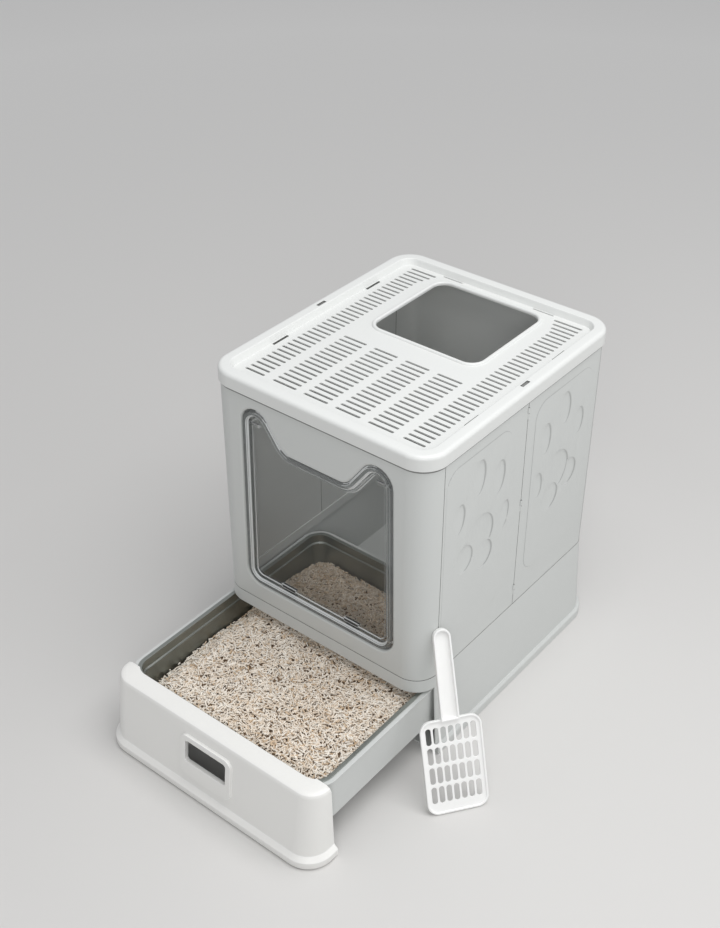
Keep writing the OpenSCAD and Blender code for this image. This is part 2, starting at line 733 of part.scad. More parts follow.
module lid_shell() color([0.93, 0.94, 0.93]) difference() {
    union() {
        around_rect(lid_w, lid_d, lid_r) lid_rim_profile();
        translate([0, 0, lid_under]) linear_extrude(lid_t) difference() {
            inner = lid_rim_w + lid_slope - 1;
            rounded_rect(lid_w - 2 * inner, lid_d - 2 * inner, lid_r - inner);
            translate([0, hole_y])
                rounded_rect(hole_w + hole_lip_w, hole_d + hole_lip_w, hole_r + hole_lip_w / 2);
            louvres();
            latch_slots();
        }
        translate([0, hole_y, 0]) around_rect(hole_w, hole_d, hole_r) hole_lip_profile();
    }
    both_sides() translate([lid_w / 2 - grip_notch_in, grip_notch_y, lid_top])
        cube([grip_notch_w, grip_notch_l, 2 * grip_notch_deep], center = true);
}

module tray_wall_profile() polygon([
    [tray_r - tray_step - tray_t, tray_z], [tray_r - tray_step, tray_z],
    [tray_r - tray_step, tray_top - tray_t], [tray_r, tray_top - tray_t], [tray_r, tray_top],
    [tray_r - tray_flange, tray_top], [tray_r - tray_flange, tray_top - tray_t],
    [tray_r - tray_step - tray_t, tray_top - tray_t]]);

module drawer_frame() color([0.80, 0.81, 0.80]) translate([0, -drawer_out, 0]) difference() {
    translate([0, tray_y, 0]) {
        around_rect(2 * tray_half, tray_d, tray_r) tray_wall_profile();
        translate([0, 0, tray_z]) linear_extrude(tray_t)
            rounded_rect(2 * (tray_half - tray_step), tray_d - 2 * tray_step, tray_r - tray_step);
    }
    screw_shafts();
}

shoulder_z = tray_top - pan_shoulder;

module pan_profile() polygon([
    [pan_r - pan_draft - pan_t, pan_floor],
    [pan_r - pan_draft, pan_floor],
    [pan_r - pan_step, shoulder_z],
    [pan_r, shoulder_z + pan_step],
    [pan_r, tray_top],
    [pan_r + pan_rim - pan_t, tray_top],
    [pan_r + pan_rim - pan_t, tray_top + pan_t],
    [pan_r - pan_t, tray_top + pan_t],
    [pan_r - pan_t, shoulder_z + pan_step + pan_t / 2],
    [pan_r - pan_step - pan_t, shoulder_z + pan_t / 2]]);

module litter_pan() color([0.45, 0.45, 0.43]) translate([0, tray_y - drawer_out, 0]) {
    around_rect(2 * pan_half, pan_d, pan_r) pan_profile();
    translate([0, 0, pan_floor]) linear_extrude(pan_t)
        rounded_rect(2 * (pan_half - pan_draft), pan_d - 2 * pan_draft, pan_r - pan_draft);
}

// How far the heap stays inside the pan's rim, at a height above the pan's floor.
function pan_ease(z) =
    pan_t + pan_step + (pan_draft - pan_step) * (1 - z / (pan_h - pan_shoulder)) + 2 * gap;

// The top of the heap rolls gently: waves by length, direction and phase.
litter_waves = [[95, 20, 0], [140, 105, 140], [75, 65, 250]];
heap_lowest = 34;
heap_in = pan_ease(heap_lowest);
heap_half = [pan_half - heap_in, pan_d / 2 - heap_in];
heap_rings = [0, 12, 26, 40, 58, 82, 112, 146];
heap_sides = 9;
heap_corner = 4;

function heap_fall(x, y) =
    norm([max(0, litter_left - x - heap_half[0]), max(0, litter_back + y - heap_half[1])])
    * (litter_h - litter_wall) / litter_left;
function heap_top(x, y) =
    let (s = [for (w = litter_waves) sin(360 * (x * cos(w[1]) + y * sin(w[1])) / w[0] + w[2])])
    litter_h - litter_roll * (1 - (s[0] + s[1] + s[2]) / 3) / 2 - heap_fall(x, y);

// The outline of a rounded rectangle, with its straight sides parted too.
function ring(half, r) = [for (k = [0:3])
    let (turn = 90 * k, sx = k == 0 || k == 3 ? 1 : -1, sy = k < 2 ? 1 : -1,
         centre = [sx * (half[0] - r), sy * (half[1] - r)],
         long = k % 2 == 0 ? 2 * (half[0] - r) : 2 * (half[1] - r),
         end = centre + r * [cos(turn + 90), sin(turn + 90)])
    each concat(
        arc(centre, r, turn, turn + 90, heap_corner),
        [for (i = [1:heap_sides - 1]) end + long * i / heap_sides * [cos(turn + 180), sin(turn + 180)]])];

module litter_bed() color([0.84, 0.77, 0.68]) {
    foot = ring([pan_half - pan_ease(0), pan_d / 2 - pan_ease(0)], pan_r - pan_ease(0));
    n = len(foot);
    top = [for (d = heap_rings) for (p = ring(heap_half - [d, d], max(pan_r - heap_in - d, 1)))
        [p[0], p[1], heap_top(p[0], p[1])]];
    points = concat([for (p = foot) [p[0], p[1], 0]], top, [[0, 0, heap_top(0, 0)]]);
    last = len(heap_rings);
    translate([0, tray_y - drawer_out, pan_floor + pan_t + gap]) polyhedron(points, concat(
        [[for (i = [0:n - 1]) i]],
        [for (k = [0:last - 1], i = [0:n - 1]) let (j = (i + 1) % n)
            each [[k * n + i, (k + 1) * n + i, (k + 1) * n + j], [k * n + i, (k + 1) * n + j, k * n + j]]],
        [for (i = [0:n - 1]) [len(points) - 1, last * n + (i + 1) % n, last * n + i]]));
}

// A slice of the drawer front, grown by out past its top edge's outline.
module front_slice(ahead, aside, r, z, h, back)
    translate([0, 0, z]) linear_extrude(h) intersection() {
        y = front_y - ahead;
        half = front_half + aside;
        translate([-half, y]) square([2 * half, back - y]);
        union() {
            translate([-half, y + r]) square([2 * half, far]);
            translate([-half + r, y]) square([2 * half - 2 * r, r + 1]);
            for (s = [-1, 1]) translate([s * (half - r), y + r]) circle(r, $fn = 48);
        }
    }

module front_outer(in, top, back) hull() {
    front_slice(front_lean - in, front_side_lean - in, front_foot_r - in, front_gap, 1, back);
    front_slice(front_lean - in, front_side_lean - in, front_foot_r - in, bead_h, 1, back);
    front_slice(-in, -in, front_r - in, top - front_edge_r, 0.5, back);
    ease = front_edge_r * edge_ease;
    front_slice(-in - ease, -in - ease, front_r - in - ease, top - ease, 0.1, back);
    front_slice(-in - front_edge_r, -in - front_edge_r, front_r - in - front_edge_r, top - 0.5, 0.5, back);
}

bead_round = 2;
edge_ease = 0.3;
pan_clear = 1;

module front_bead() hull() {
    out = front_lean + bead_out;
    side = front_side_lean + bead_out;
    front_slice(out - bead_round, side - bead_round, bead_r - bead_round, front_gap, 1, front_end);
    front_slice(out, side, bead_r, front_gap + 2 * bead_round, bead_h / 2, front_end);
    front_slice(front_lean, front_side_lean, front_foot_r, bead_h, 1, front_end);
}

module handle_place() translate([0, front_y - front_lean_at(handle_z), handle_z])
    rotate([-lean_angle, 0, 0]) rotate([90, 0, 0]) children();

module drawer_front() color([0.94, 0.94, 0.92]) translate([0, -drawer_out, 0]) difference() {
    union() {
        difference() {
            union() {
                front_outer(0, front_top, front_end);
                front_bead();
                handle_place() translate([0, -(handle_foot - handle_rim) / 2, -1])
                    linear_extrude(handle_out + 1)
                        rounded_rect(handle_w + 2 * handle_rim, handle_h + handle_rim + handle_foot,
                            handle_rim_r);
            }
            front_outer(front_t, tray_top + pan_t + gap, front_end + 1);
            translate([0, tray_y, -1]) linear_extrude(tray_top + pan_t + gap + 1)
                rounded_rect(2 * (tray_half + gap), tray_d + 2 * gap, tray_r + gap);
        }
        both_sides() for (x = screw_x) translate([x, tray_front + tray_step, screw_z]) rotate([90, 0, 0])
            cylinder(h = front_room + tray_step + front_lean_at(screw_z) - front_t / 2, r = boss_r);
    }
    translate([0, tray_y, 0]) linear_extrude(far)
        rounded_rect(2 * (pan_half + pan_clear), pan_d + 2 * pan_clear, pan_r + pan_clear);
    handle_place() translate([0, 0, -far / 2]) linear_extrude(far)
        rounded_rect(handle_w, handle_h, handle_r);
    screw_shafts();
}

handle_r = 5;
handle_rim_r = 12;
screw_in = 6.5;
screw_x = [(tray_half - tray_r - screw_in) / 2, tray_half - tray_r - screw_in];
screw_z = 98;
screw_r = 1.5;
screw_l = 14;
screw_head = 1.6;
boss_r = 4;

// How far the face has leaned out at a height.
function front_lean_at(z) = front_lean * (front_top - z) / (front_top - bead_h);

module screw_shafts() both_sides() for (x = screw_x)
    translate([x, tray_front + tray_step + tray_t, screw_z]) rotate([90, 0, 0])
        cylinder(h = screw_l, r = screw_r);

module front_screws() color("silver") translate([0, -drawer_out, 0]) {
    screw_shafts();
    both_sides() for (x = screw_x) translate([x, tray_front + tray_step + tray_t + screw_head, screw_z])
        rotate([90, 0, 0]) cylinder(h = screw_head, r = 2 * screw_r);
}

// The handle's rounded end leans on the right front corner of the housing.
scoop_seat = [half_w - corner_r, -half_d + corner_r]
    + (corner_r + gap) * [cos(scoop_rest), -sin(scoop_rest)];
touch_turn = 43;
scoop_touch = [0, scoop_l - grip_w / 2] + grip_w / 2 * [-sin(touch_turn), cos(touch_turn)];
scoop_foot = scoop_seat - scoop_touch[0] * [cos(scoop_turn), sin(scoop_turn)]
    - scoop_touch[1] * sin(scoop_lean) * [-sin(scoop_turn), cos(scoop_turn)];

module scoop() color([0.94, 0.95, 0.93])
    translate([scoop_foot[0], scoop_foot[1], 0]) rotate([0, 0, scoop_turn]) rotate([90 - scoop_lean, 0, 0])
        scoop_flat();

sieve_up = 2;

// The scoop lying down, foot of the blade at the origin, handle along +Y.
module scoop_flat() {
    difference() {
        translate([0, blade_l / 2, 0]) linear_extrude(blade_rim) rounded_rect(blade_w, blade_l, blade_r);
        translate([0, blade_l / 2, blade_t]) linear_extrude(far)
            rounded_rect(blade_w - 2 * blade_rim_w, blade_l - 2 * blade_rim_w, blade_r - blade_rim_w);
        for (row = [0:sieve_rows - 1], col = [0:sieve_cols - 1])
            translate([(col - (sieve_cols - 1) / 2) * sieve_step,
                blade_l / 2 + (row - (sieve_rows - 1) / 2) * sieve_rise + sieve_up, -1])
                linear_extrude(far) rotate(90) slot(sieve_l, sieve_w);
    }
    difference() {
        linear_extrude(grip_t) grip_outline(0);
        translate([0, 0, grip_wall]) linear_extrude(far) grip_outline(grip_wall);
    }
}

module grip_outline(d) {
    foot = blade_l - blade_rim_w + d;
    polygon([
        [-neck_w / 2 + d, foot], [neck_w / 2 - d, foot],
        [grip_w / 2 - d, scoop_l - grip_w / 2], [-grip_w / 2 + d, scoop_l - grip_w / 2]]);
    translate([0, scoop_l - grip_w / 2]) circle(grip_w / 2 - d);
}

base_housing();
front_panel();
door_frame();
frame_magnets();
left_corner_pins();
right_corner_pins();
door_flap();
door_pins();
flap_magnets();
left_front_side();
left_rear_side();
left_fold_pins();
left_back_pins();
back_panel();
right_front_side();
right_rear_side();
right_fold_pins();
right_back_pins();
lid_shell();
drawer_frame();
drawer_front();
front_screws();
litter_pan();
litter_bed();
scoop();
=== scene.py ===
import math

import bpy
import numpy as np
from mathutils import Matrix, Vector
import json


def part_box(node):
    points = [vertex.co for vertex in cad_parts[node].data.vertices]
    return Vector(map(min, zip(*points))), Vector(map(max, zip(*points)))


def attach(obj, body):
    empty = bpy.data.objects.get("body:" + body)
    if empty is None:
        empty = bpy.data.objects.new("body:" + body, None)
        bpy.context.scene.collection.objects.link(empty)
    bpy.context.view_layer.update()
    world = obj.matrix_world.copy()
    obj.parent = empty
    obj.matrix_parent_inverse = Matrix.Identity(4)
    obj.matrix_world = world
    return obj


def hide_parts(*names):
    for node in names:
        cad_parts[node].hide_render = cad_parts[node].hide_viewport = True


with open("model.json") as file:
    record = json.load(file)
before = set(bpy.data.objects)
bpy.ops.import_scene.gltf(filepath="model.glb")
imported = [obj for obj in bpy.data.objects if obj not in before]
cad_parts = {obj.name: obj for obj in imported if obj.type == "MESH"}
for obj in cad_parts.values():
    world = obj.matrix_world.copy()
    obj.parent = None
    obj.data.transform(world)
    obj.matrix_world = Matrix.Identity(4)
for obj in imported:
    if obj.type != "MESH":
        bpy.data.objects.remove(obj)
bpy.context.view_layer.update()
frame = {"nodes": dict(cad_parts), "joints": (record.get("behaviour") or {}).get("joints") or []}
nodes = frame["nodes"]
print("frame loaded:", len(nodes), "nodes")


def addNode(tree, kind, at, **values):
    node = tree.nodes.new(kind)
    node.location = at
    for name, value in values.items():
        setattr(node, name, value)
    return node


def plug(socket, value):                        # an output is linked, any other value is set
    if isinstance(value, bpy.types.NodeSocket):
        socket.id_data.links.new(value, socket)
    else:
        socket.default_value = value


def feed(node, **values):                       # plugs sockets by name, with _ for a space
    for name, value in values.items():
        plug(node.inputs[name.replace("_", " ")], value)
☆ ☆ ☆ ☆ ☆
▶ Aim of the task: Nothing but the lines from the one with "from mathutils import Matrix, Vector" through the one with "if empty is" should be repeated, and each exactly.

▶ Complete response:
from mathutils import Matrix, Vector
import json


def part_box(node):
    points = [vertex.co for vertex in cad_parts[node].data.vertices]
    return Vector(map(min, zip(*points))), Vector(map(max, zip(*points)))


def attach(obj, body):
    empty = bpy.data.objects.get("body:" + body)
    if empty is None:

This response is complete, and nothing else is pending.